[Records that describe objects]
● ● ● ● ●

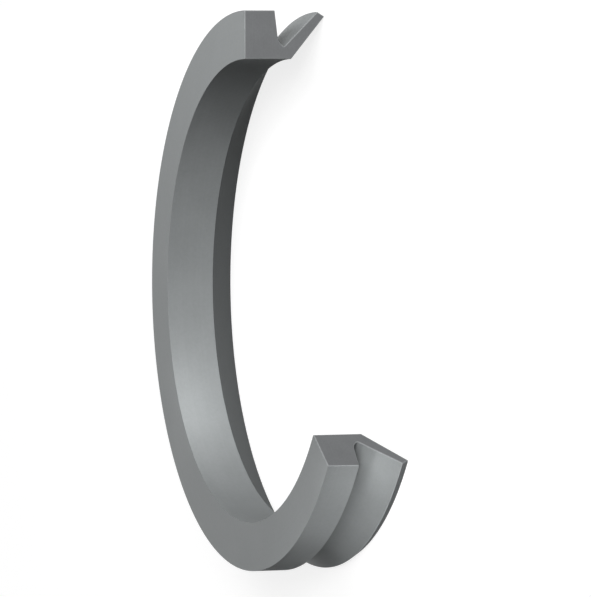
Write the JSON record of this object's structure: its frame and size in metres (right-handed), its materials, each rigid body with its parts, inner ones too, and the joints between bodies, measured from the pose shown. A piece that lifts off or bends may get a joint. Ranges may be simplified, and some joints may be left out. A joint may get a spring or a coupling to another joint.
{
  "type": "v ring seal",
  "caption": "Rubber v ring seal with a flat back, a stretch-on bore and a flexible conical lip, sectioned to show its profile.",
  "frame": {"origin": "on the shaft's axis, in the plane of the ring's flat back face", "axes": "+Z along the shaft's axis, out of the back face and away from the lip; the cut-away sector is centred on -Y; the ring lies on the edge of its lip"},
  "size_m": [0.0592, 0.0432, 0.009],
  "materials": {
    "rubber": "matt moulded mid-grey rubber"
  },
  "bodies": {
    "root": {"v_ring": "rubber"}
  },
  "joints": []
}
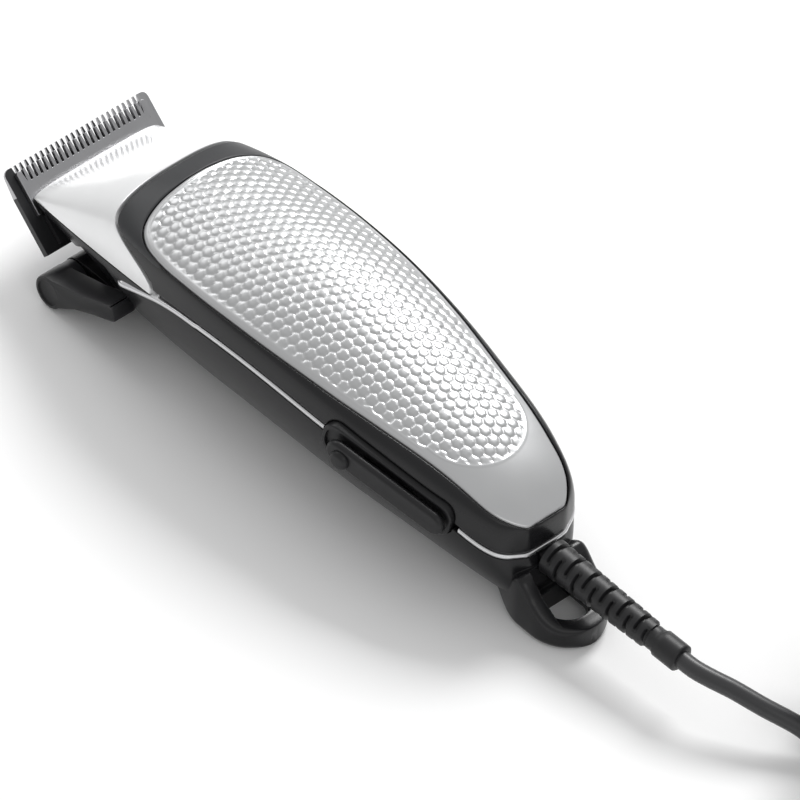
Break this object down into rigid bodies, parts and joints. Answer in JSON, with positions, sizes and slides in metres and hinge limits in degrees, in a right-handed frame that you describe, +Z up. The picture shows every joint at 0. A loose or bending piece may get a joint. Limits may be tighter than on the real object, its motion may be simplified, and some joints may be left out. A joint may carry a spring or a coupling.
{
  "type": "hair clipper",
  "caption": "Corded hair clipper with a toothed comb blade and cutter, taper lever, slide switch, patterned grip panel, hanging loop and coiled mains cord.",
  "frame": {"origin": "on the surface that the clipper lies on, at the middle of its flat belly land, halfway along the body", "axes": "+Y towards the blades, +X to the clipper's right, +Z up from the surface"},
  "size_m": [0.0973, 0.281, 0.0476],
  "materials": {
    "charcoal_plastic": "dark charcoal, satin to gloss",
    "silver_satin": "metallic silver paint, satin",
    "silver_gloss": "pearl silver, glossy",
    "trim_silver": "satin silver plating",
    "black_plastic": "black, satin",
    "blade_steel": "ground blade steel",
    "zinc_steel": "zinc plated",
    "spring_steel": "blued spring steel",
    "lamination_steel": "dark laminated iron",
    "copper_winding": "enamelled copper wire",
    "white_nylon": "natural nylon",
    "cord_rubber": "black flexible PVC",
    "nickel_pin": "nickel plated brass"
  },
  "bodies": {
    "housing": {"lower_housing": "charcoal_plastic", "grip_frame": "charcoal_plastic", "grip_panel": "silver_satin", "head_cover": "silver_gloss", "trim_left": "trim_silver", "trim_rear": "trim_silver", "switch_bezel": "black_plastic", "switch_body": "black_plastic", "blade_support": "zinc_steel", "blade_screw_left": "zinc_steel", "blade_screw_right": "zinc_steel", "cutter_spring": "spring_steel", "stator_core": "lamination_steel", "coil_bobbin": "white_nylon", "coil_winding": "copper_winding", "core_screw_front": "zinc_steel", "core_screw_rear": "zinc_steel", "leaf_spring": "spring_steel", "spring_bracket": "zinc_steel", "terminal_block": "white_nylon", "cord_clamp": "black_plastic", "clamp_screw_left": "zinc_steel", "clamp_screw_right": "zinc_steel", "housing_screw_front": "zinc_steel", "housing_screw_middle": "zinc_steel", "housing_screw_rear": "zinc_steel", "strain_relief": "cord_rubber", "mains_cord": "cord_rubber", "cord_coil": "cord_rubber", "plug_lead": "cord_rubber", "plug_body": "cord_rubber", "coil_tie": "black_plastic", "plug_pin_left": "nickel_pin", "plug_pin_right": "nickel_pin"},
    "taper_lever": {"taper_lever": "charcoal_plastic", "taper_shaft": "zinc_steel", "taper_cam": "white_nylon"},
    "comb": {"fixed_blade": "blade_steel"},
    "cutter": {"moving_blade": "blade_steel", "drive_guide": "white_nylon"},
    "armature": {"armature_block": "lamination_steel", "drive_arm": "zinc_steel"},
    "slider": {"switch_slider": "black_plastic"},
    "power_screw": {"power_screw": "zinc_steel"}
  },
  "joints": [
    {"name": "taper_lever", "type": "hinge", "parent": "housing", "child": "taper_lever", "pos_m": [-0.022, 0.0706, 0.005], "axis": [1, 0, 0], "range_deg": [0, 30]},
    {"name": "comb_slide", "type": "slide", "parent": "housing", "child": "comb", "axis": [0, -0.766, -0.6428], "range_m": [0, 0.0012]},
    {"name": "armature_swing", "type": "hinge", "parent": "housing", "child": "armature", "pos_m": [0.0095, -0.0265, 0.0195], "axis": [0, 0, 1], "range_deg": [-1, 1], "stiffness_Nm_per_rad": 2},
    {"name": "cutter_slide", "type": "slide", "parent": "housing", "child": "cutter", "axis": [1, 0, 0], "range_m": [-0.0019, 0.0019]},
    {"name": "switch_slide", "type": "slide", "parent": "housing", "child": "slider", "axis": [-0.1483, 0.9747, 0.1675], "range_m": [0, 0.0035]},
    {"name": "power_screw_turn", "type": "hinge", "parent": "housing", "child": "power_screw", "pos_m": [0.0143, 0.0115, 0.0215], "axis": [1, 0, 0], "range_deg": [-180, 180]}
  ],
  "couplings": [
    {"joint": "taper_lever", "follows": "comb_slide", "rad_per_m": 436.29},
    {"joint": "cutter_slide", "follows": "armature_swing", "m_per_rad": -0.107}
  ]
}
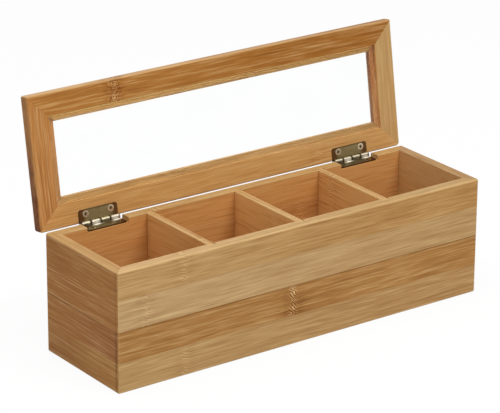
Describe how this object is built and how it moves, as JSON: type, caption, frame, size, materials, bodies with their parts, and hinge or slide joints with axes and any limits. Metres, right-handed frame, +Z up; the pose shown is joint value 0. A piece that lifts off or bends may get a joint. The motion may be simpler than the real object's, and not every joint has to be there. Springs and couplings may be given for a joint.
{
  "type": "tea bag organizer box",
  "caption": "Long wooden tea box with upright dividers between equal compartments and a hinged lid framing a clear window, stored open.",
  "frame": {"origin": "centre of the box's flat underside", "axes": "+X to the right along the box seen from its front, +Y from the front to the hinged back, +Z up"},
  "size_m": [0.344, 0.125, 0.1964],
  "materials": {
    "board_light": "light bamboo, satin lacquer",
    "board_warm": "bamboo with darker bands, satin lacquer",
    "divider": "light bamboo, satin lacquer",
    "lid_warm": "orange-brown bamboo, satin lacquer",
    "lid_light": "light bamboo, satin lacquer",
    "clear_pane": "clear acrylic sheet",
    "hinge_brass": "antique brass, darkened",
    "hinge_pin": "antique brass",
    "screw_brass": "antique brass, worn bright on the edges"
  },
  "bodies": {
    "box": {"front_upper_board": "board_light", "front_lower_board": "board_warm", "back_upper_board": "board_light", "back_lower_board": "board_warm", "left_upper_board": "board_light", "left_lower_board": "board_warm", "right_upper_board": "board_light", "right_lower_board": "board_warm", "base_panel": "board_light", "divider_1": "divider", "divider_2": "divider", "divider_3": "divider", "left_hinge_box_leaf": "hinge_brass", "left_hinge_box_screws": "screw_brass", "left_hinge_pin": "hinge_pin", "right_hinge_box_leaf": "hinge_brass", "right_hinge_box_screws": "screw_brass", "right_hinge_pin": "hinge_pin"},
    "lid": {"lid_front_rail": "lid_warm", "lid_back_rail": "lid_light", "lid_left_stile": "lid_warm", "lid_right_stile": "lid_light", "window_pane": "clear_pane", "left_hinge_lid_leaf": "hinge_brass", "left_hinge_lid_screws": "screw_brass", "right_hinge_lid_leaf": "hinge_brass", "right_hinge_lid_screws": "screw_brass"}
  },
  "joints": [
    {"name": "lid_hinge", "type": "hinge", "parent": "box", "child": "lid", "pos_m": [0, 0.05075, 0.0937], "axis": [1, 0, 0], "range_deg": [0, 99]}
  ]
}
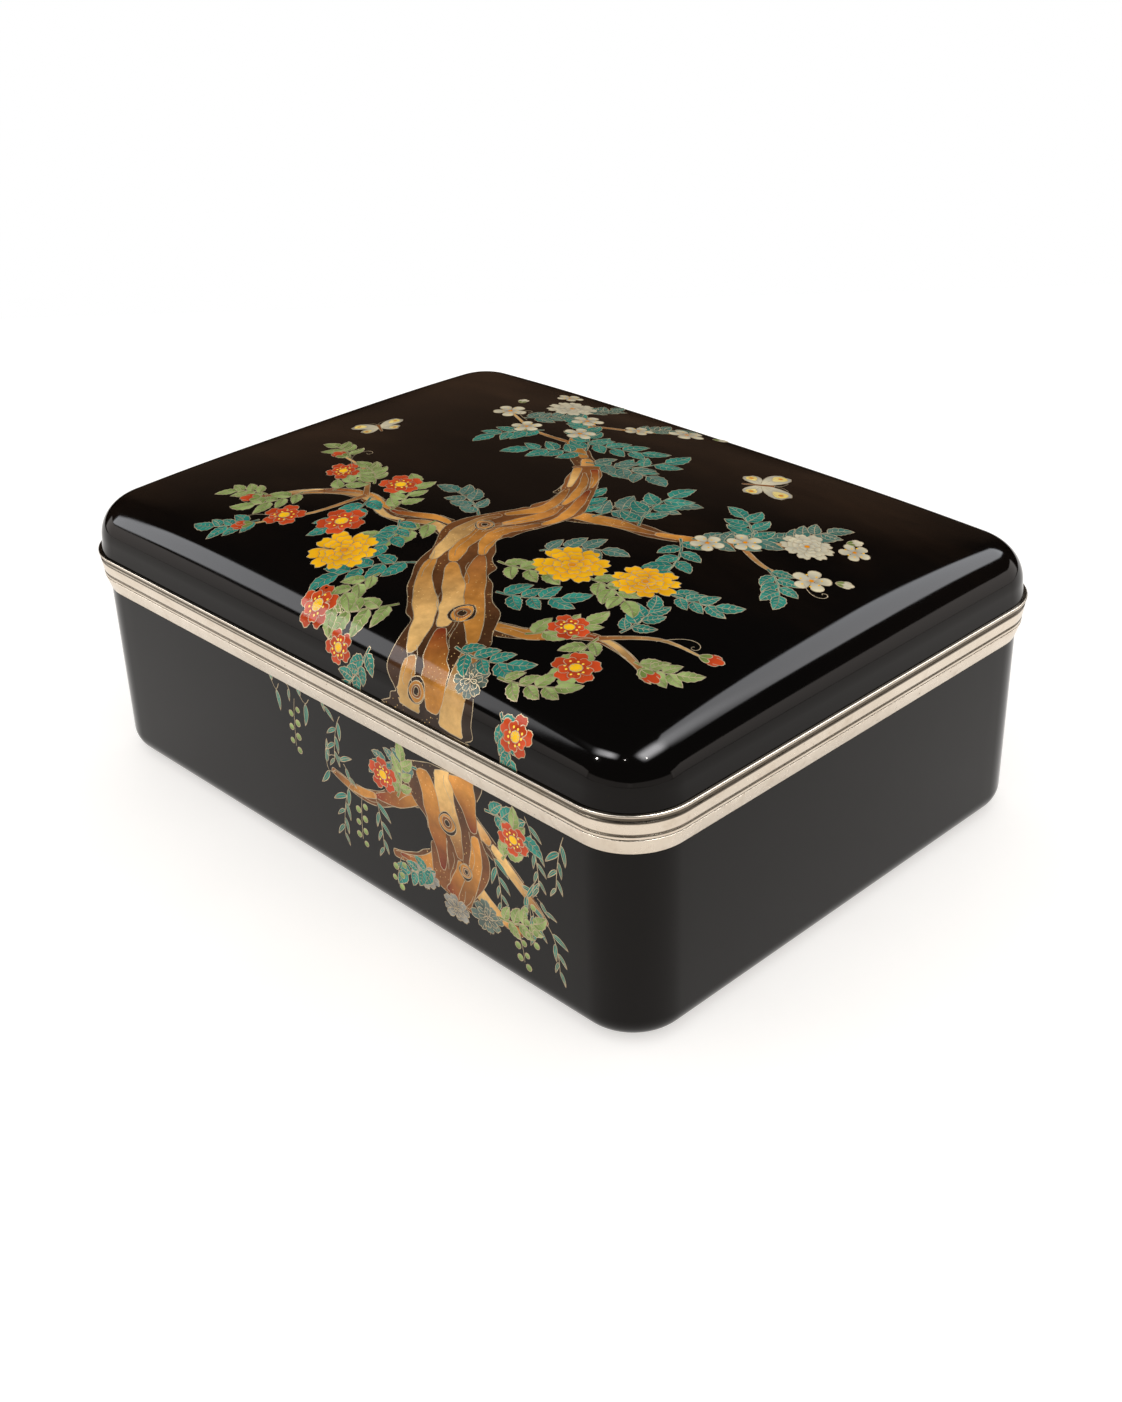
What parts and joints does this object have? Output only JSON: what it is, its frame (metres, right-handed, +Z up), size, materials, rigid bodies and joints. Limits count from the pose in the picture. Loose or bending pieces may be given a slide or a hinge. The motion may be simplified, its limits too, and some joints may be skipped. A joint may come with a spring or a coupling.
{
  "type": "cloisonne box",
  "caption": "Rounded rectangular table box of black cloisonne enamel on copper with a domed lift-off lid, moulded silver rims and an inner locating flange.",
  "frame": {"origin": "middle of the flat underside, at table level", "axes": "+X along the long side, -Y is the decorated front side, +Z up and the way the lid lifts off"},
  "size_m": [0.21, 0.154, 0.0834],
  "materials": {
    "black_enamel": "polished, deep gloss",
    "lining_enamel": "glossy, fire-polished",
    "copper": "bare hammered sheet, hidden between the enamels",
    "silver": "softly polished, lightly tarnished"
  },
  "bodies": {
    "base": {"base_enamel": "black_enamel", "base_copper_body": "copper", "base_lining": "lining_enamel", "base_rim": "silver", "base_flange": "silver"},
    "lid": {"lid_enamel": "black_enamel", "lid_copper_body": "copper", "lid_lining": "lining_enamel", "lid_rim": "silver"}
  },
  "joints": [
    {"name": "lid_lift", "type": "slide", "parent": "base", "child": "lid", "axis": [0, 0, 1], "range_m": [0, 0.1]}
  ]
}
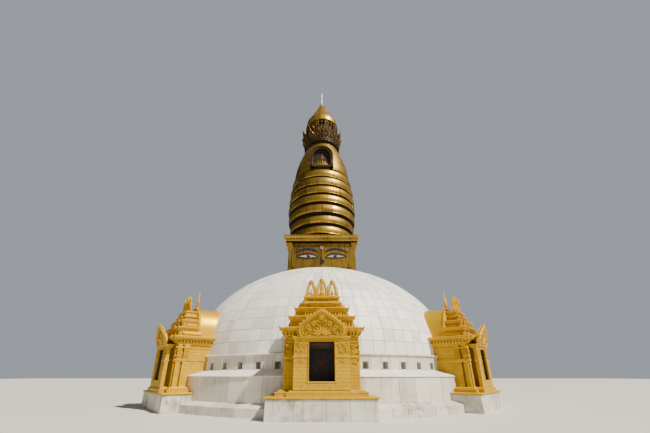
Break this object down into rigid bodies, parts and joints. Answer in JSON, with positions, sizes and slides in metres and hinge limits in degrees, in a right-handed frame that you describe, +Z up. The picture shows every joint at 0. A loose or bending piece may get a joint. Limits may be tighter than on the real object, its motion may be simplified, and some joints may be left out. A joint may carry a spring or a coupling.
{
  "type": "buddhist stupa",
  "caption": "White domed stupa on a stepped round drum, with a gilded cube, a ringed gilded spire under a parasol, and small gold shrines round the drum.",
  "frame": {"origin": "on the ground at the centre of the drum", "axes": "+Z up the spire, -Y towards the front shrine"},
  "size_m": [23.7812, 23.4555, 31.75],
  "materials": {
    "drum_stone": "matte",
    "coping_stone": "matte",
    "dome_marble": "matte",
    "plinth_marble": "matte",
    "shrine_paint": "satin",
    "harmika_gilding": "satin",
    "spire_gilding": "satin",
    "niche_metal": "matte",
    "crown_metal": "matte",
    "mast_metal": "satin"
  },
  "bodies": {
    "root": {"base_step": "drum_stone", "lower_drum": "drum_stone", "drum_coping": "coping_stone", "upper_drum_core": "drum_stone", "drum_cap": "coping_stone", "dome": "dome_marble", "harmika_body": "harmika_gilding", "harmika_cornice": "harmika_gilding", "harmika_roof": "harmika_gilding", "spire_ring_1": "spire_gilding", "spire_ring_2": "spire_gilding", "spire_ring_3": "spire_gilding", "spire_ring_4": "spire_gilding", "spire_ring_5": "spire_gilding", "spire_ring_6": "spire_gilding", "spire_ring_7": "spire_gilding", "spire_collar": "spire_gilding", "collar_niche": "niche_metal", "crown_drum": "crown_metal", "crown_leaves": "crown_metal", "parasol": "spire_gilding", "pinnacle": "mast_metal", "lamp_band_1": "drum_stone", "shrine_1_plinth": "plinth_marble", "shrine_1_house": "shrine_paint", "shrine_1_portal": "shrine_paint", "shrine_1_roof": "shrine_paint", "lamp_band_2": "drum_stone", "shrine_2_plinth": "plinth_marble", "shrine_2_house": "shrine_paint", "shrine_2_portal": "shrine_paint", "shrine_2_roof": "shrine_paint", "lamp_band_3": "drum_stone", "shrine_3_plinth": "plinth_marble", "shrine_3_house": "shrine_paint", "shrine_3_portal": "shrine_paint", "shrine_3_roof": "shrine_paint", "lamp_band_4": "drum_stone", "shrine_4_plinth": "plinth_marble", "shrine_4_house": "shrine_paint", "shrine_4_portal": "shrine_paint", "shrine_4_roof": "shrine_paint", "lamp_band_5": "drum_stone", "shrine_5_plinth": "plinth_marble", "shrine_5_house": "shrine_paint", "shrine_5_portal": "shrine_paint", "shrine_5_roof": "shrine_paint", "lamp_band_6": "drum_stone", "shrine_6_plinth": "plinth_marble", "shrine_6_house": "shrine_paint", "shrine_6_portal": "shrine_paint", "shrine_6_roof": "shrine_paint", "lamp_band_7": "drum_stone", "shrine_7_plinth": "plinth_marble", "shrine_7_house": "shrine_paint", "shrine_7_portal": "shrine_paint", "shrine_7_roof": "shrine_paint"}
  },
  "joints": []
}
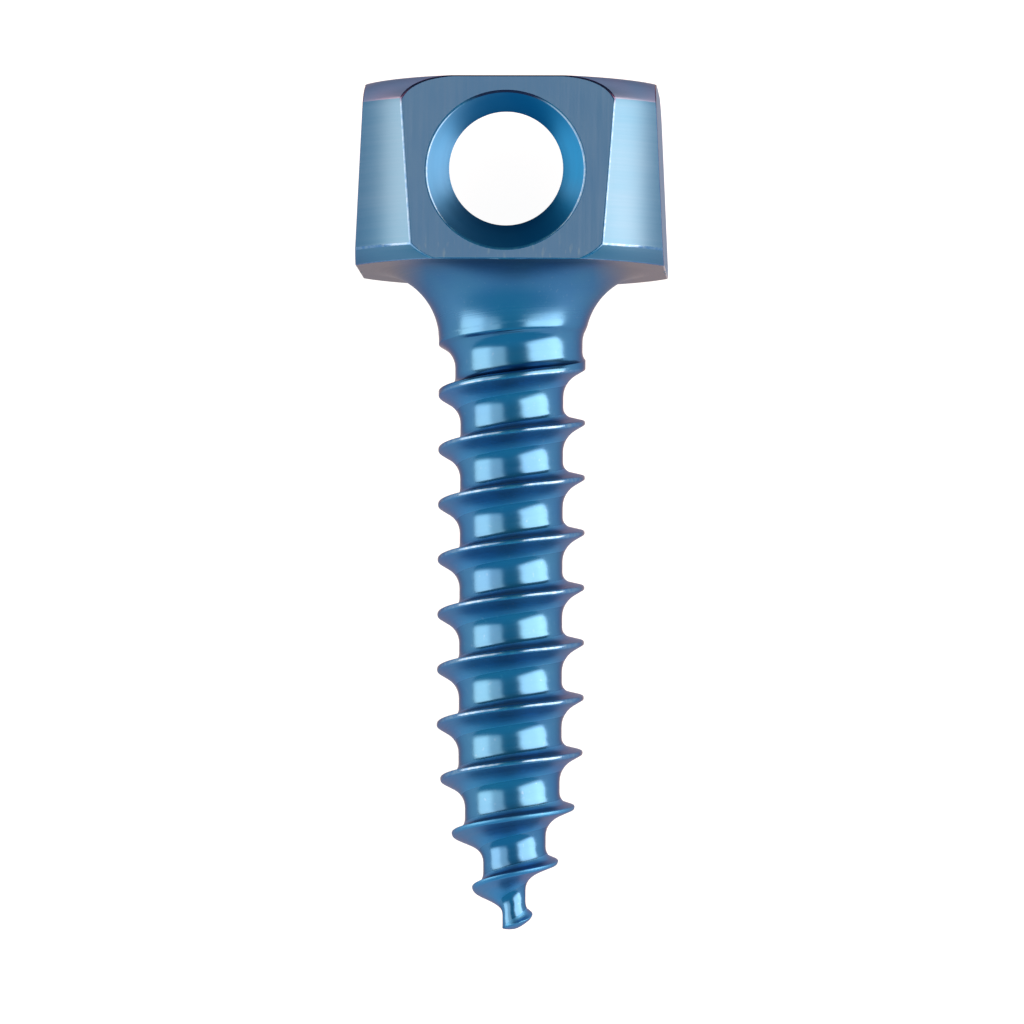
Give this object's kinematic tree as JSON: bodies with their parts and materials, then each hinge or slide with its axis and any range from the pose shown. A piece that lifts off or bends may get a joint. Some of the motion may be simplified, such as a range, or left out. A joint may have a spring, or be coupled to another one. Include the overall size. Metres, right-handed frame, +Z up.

● ● ● ● ●

Requirement
Among the lines of the data above, count those holding "their" and state only the number.

In response
2